23 Karajarri differs from this proceeding in that the Court was concerned in that case with a prospective compensation application, whereas this case concerns a prospective native title determination application:  at [3].  As appears from the passage extracted immediately above, the jurisdiction of the Court with respect to a native title determination application was considered by the Full Court in Commonwealth of Australia v Clifton [2007] FCAFC 190; (2007) 164 FCR 355.

24 The Full Court in Clifton found that a native title determination application authorised in the manner required by s 61(1) of the Act was critical to a valid exercise of the jurisdiction to make a determination that native title exists:  at [1], [43] and [57] (Branson, Sundberg and Dowsett JJ).  Insofar as it concerns s 213(2) of the Act, the Court held that “… s 61(1) of the Act is not concerned to … to limit the jurisdiction otherwise conferred on the Court …”:  at [40] and [42].

25 The Court is not, by the amended originating application, being asked to make a positive determination.  Rather, the Court is being asked to make ancillary orders directed to the proper identification of the persons who may invoke the procedures under the Act to seek a determination of native title.  Therefore, the jurisdictional constraint identified in Clifton does not arise.

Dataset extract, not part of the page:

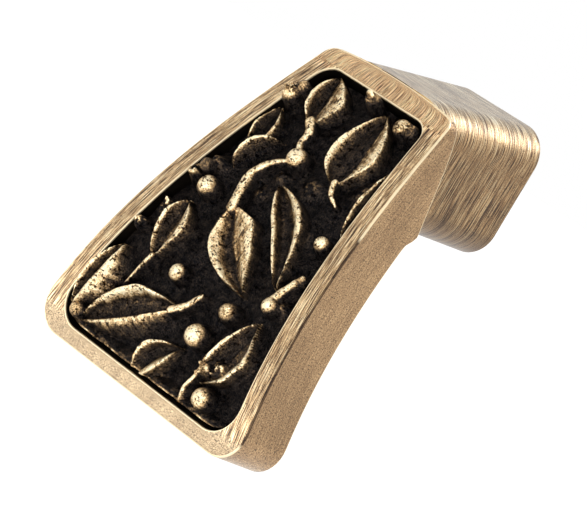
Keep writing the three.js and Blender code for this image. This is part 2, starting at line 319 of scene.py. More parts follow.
flat = places(plate) / MM
bent = on_face(flat[:, 0], -flat[:, 1], flat[:, 2])
y, z, _ = face_line(-flat[:, 1])
behind = flat[:, 2] < BACK_LEVEL / 2
bent[behind, 1] = (back_of(y, z) - (flat[:, 2] - BACK_LEVEL))[behind]
bent[behind, 2] = z[behind]
set_places(plate, bent * MM)
outward(plate)
report_piece(plate)

# %% [markdown]
# ## The mounting block
# The block that carries the plate is a little higher and wider where it stands on the furniture,
# so the two ends are different rounded rectangles and the sides are straight between them. That is
# the draft which lets such a casting out of its mould. It is joined to the plate, since the real
# pull is one casting, and its root lies inside the plate so that no gap shows.

# %% Block
NECK_SIZE = (17.0, 0.45, -14.6)
FOOTING_SIZE = (17.8, 3.2, -13.1)
NECK_BURIED = 0.6
UPPER_CORNER = 3.9
LOWER_CORNER = 3.6
CORNER_POINTS = 17


def block_ring(width, top, bottom, inset, depth_at):
    """A rounded rectangle between two heights, each point at the depth for its height."""
    points = []
    corners = (
        (1, bottom, LOWER_CORNER, -90),
        (1, top, UPPER_CORNER, 0),
        (-1, top, UPPER_CORNER, 90),
        (-1, bottom, LOWER_CORNER, 180),
    )
    for sign, edge, radius, start in corners:
        x = sign * (width / 2 - radius)
        z = edge + radius if edge == bottom else edge - radius
        for angle in np.radians(np.linspace(start, start + 90, CORNER_POINTS)):
            reach = radius - inset
            height = z + reach * math.sin(angle)
            points.append((x + reach * math.cos(angle), depth_at(height), height))
    return np.array(points) * MM


def neck_depth(height):
    down = np.interp(-height, -table_z, table_down)
    return face_line(down)[0] + NECK_BURIED


block, ring = first_ring("mounting_block", block_ring(*NECK_SIZE, 0, neck_depth))
neck_ring = ring
for inset, depth in ((0, -0.35), (0.1, -0.1), (0.35, 0)):
    footing = block_ring(*FOOTING_SIZE, inset, lambda height, level=depth: level)
    ring = next_ring(block, ring, footing)
cap(block, neck_ring)
cap(block, ring)
outward(block)
report_piece(block)

# %% [markdown]
# The screw that holds the pull comes through the drawer front into a blind hole in the block's
# flat face. It is drilled with a pointed bit and has a small countersink, and the thread is cut
# as fine ridges inside it.

# %% Screw hole
HOLE_HEIGHT = -4.9
HOLE_RADIUS = 1.7
HOLE_DEPTH = 12.0
HOLE_SIDES = 48
THREAD_RADIUS = 1.98
THREAD_PITCH = 0.7
THREAD_TURNS = 14


def circle_ring(radius, y):
    angle = np.linspace(0, 2 * math.pi, HOLE_SIDES, endpoint=False)
    height = HOLE_HEIGHT + radius * np.sin(angle)
    return np.stack([radius * np.cos(angle), np.full(HOLE_SIDES, y), height], 1) * MM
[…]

26 It follows, consistent with Mortimer CJ’s construction of s 213 of the Act (with which I agree) and for the same reasons I have given with respect to s 39B(1A)(c) of the Judiciary Act, that  s 213(2) confers jurisdiction on this Court to hear and determine the amended originating application.

power

27 I am satisfied that I have power under s 23 of the Federal Court of Australia Act 1976 (Cth) to make the orders sought by the amended originating application for a site visit to Waterloo PPL.  That is for the following reasons.

28 By s 23, the Federal Court has power in relation to matters in which it has jurisdiction to make orders of such kinds, including interlocutory orders, and to issue or direct the issue of, writs of such kind, as the Court thinks appropriate.  That power may be exercised in any proceeding in which the Court has jurisdiction “unless the jurisdiction invoked is conferred in terms which expressly or impliedly deny the s 23 power to the Court in that class of proceeding”:  Patrick Stevedores Operations No 2 Pty Ltd v Maritime Union of Australia (No 3) [1998] HCA 30; (1998) 195 CLR 1 at [27] (Brennan CJ, McHugh, Gummow, Kirby and Hayne JJ), as cited in Karajarri at [78].

29 There is no relevant statutory constraint imposed in relation to the amended originating application because, for the reasons stated at [24] and [25] above, s 213(1) of the Act is not engaged.

30 As Mortimer CJ said in Karajarri at [80]:

That being the case, the power in s 23, as has been repeatedly observed, should be construed as extending to all kinds of orders, whether final or interlocutory, as are “appropriate” to be made in exercise of this Court’s jurisdiction: Jackson v Sterling Industries Ltd [1987] HCA 23; 162 CLR 612 at 622 (Deane J). The term “appropriate” is deliberately flexible, designed to address novel situations as well as well-established ones. The phrase “as the Court thinks appropriate” connotes a judgment by the Court in the particular circumstances of the case, by reference to what the interests of justice require to ensure the protection and/or enforcement of the right or subject matter in issue: Jackson at 621 (Brennan J).

(Emphasis added)

31 The powers of the Court in a native title proceeding include that expressly enumerated in                     r 34.127 of the Rules for the inspection of a place and consequential orders.  The existence of that rule supports the conclusion that the scope of the power in s 23 extends to making orders of the type sought by the applicant for, in effect, an inspection of Waterloo PPL: cf, Federal Court Act, s 59(1).

32 In any event, the right conferred by the Act to obtain a determination of native title would be a “hollow one” if the Court did not have the power under s 23 to make orders for a site visit to enable the proper identification of the persons who may authorise the requisite application to seek that determination:  Act, s 61(1); see also Karajarri at [81].  I consider that s 23 confers power to make orders of the kind sought by the applicants, where the Court is satisfied on the evidence that they should be made:  cf, Karajarri at [81].

discretion

33 As these reasons earlier record, following a mediation, the parties agreed the terms of draft orders for a site visit of Waterloo PPL.  The draft orders included identification of the dates for the site visit, its purpose and the persons permitted to enter, access, remain on and inspect Waterloo PPL with the applicants.  The draft orders included a requirement that, upon reasonable request, Dr Brett remove any and all obstructions preventing or hindering access to the property.  They also made provision for liberty to apply on short notice, should there be any dispute regarding access.

34 I am satisfied that it is appropriate to make orders in the terms agreed by the parties.  I accept, in that regard, the applicants’ evidence to the effect that the site visit is a necessary step to enable the identification of the prospective native title claim group for the foreshadowed claimant application over Waterloo PPL.  The orders sought strike a suitable balance between facilitating that objective and ensuring that any imposition on Dr Brett is for a relatively small number of days, such that the orders for a site visit to Waterloo PPL could not be considered to be disproportionate or unfair:  cf, Davey on behalf of the Gudanji, Yanyuwa and Yanyuwa-Marra Peoples v Northern Territory of Australia (No 2) [2023] FCA 455 at [35] (Banks-Smith J).

I certify that the preceding thirty-four (34) numbered paragraphs are a true copy of the Reasons for Judgment of the Honourable Justice Longbottom.